--- begin DATA EXTRACT ---
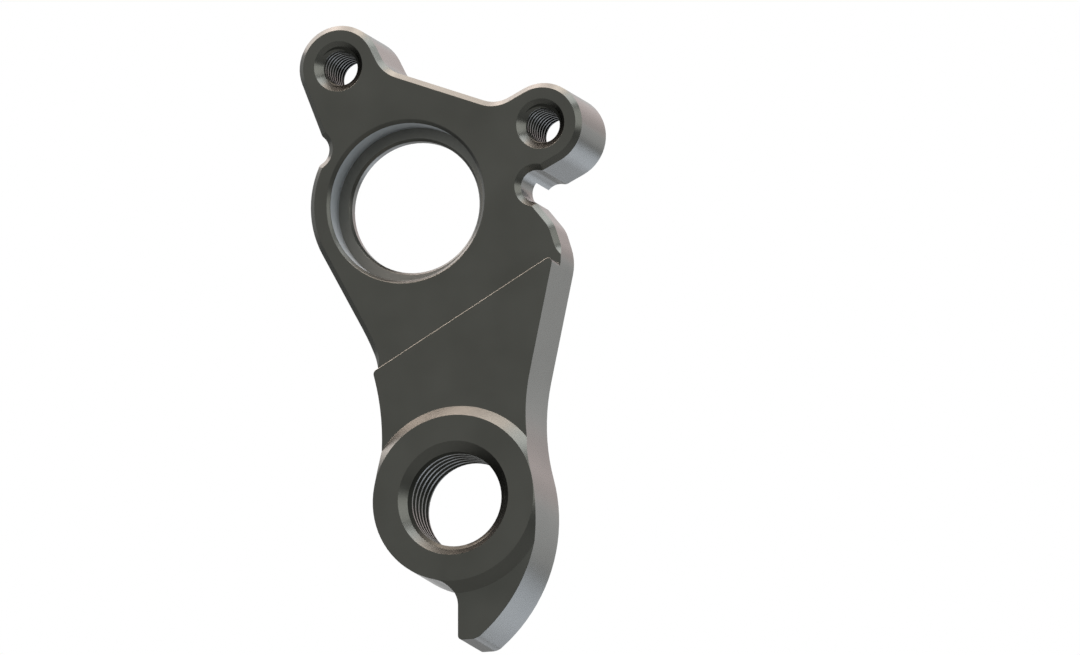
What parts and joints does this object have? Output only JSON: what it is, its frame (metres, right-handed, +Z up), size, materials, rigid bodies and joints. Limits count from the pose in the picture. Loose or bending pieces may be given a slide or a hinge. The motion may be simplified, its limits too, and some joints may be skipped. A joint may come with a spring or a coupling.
{
  "type": "bicycle derailleur hanger",
  "caption": "Aluminium derailleur hanger plate with bolt lobes, stepped axle hole, raised threaded boss on a thick tail and a stop toe.",
  "frame": {"origin": "axle centre, on the frame-side face of the plate", "axes": "+Z up, +X rearward, +Y outward from the wheel to the bicycle frame; the boss and the chamfered face look toward -Y"},
  "size_m": [0.0281, 0.0114, 0.0606],
  "materials": {
    "hanger": "satin"
  },
  "bodies": {
    "root": {"hanger": "hanger"}
  },
  "joints": []
}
--- end DATA EXTRACT ---
» GOAL OF THE EXERCISE
From the data, list each line in which the string "joints" appears.

» COMPLETED EXERCISE
What parts and joints does this object have? Output only JSON: what it is, its frame (metres, right-handed, +Z up), size, materials, rigid bodies and joints. Limits count from the pose in the picture. Loose or bending pieces may be given a slide or a hinge. The motion may be simplified, its limits too, and some joints may be skipped. A joint may come with a spring or a coupling.
  "joints": []